== TASK ==
Scan the entries and tally the lines that include the string "OpenSCAD". Reply with the figure alone.
+ + + + +
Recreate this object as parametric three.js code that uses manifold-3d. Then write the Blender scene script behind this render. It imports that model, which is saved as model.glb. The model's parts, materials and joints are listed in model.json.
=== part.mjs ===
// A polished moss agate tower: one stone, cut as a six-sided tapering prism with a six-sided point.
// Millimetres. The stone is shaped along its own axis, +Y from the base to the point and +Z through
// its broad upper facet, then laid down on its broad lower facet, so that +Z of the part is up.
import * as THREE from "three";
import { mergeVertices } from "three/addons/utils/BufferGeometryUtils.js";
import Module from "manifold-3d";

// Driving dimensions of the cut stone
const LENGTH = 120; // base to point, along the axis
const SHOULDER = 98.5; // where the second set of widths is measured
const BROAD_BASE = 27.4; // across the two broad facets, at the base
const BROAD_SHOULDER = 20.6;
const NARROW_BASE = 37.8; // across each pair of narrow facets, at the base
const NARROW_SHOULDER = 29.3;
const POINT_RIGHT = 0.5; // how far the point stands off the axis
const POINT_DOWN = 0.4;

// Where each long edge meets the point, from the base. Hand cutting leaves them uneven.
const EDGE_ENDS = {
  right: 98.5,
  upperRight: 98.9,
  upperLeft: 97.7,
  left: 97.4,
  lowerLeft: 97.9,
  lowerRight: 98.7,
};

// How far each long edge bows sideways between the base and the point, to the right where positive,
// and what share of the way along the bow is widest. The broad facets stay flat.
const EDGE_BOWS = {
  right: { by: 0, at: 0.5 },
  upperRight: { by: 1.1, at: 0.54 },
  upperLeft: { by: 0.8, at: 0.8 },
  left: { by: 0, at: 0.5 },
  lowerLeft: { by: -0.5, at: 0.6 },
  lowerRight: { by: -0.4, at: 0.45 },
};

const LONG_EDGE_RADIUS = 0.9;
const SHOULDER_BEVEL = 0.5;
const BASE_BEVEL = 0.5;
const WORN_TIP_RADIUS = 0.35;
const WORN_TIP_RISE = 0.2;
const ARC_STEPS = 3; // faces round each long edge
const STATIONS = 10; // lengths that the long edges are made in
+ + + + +
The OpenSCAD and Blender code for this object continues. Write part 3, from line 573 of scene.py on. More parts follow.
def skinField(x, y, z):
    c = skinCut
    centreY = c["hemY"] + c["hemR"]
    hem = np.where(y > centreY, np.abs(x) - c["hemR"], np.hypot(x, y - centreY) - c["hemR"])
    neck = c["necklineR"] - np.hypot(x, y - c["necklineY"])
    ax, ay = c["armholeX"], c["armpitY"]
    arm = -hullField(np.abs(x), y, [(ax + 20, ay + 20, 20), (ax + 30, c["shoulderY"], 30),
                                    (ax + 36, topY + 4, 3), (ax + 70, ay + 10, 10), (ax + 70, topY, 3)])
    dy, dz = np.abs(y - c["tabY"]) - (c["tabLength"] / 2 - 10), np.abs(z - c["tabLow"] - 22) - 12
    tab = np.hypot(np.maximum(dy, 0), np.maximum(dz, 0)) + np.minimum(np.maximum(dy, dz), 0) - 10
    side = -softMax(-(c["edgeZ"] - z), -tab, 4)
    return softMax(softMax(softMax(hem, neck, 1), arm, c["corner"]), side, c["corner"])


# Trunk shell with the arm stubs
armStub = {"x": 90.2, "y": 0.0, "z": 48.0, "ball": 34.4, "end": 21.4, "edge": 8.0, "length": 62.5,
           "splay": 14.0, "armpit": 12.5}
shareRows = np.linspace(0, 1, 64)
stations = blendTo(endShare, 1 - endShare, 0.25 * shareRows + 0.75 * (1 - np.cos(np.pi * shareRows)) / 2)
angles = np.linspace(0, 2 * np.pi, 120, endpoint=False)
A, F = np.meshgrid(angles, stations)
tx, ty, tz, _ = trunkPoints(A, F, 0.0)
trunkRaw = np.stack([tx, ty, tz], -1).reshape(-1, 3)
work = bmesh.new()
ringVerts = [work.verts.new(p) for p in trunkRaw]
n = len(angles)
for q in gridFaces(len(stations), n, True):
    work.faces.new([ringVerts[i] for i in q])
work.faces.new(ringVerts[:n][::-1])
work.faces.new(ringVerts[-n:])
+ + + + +
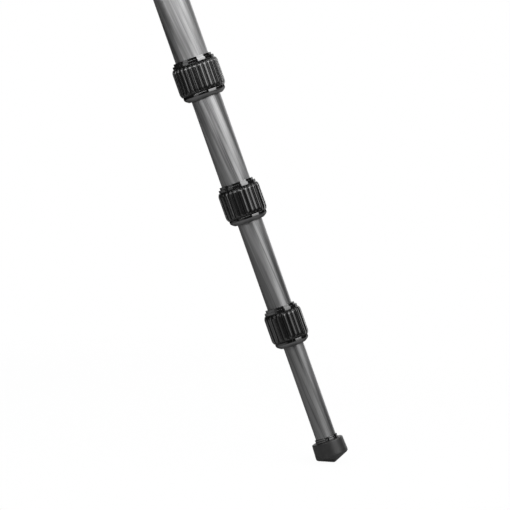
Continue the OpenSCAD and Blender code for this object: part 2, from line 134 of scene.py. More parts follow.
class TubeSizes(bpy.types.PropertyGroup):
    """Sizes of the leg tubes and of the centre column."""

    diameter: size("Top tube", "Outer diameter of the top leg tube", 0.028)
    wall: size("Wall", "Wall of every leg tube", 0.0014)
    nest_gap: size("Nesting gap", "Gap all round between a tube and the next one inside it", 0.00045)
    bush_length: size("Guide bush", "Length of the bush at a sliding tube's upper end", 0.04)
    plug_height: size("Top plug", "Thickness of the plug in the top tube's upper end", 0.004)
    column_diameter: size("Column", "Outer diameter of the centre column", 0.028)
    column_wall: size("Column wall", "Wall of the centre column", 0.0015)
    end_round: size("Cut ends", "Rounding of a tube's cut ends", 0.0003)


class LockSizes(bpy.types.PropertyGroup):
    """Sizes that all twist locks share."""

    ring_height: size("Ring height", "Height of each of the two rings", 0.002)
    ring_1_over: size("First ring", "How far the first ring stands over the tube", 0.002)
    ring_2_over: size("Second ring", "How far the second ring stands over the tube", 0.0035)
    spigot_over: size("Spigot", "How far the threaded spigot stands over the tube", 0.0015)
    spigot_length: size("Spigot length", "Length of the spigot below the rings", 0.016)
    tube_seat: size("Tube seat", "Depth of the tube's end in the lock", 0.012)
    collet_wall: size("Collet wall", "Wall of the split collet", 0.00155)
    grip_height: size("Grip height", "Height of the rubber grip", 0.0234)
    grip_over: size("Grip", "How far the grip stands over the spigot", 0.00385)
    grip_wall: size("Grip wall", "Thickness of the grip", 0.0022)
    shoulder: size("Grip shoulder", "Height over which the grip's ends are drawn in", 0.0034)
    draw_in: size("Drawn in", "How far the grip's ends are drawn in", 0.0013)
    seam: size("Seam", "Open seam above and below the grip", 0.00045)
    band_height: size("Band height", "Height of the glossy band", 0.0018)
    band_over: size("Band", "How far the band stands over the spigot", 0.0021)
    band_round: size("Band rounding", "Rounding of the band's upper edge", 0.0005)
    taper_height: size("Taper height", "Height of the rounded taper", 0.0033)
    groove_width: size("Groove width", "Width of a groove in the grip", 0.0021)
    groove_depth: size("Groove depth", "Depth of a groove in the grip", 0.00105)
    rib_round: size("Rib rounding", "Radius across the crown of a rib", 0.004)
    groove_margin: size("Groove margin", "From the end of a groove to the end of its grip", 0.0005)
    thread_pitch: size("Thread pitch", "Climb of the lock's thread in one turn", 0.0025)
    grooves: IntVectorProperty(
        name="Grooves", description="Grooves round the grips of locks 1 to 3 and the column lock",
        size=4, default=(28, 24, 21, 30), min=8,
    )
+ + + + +
== RESULT OF THIS TASK ==
2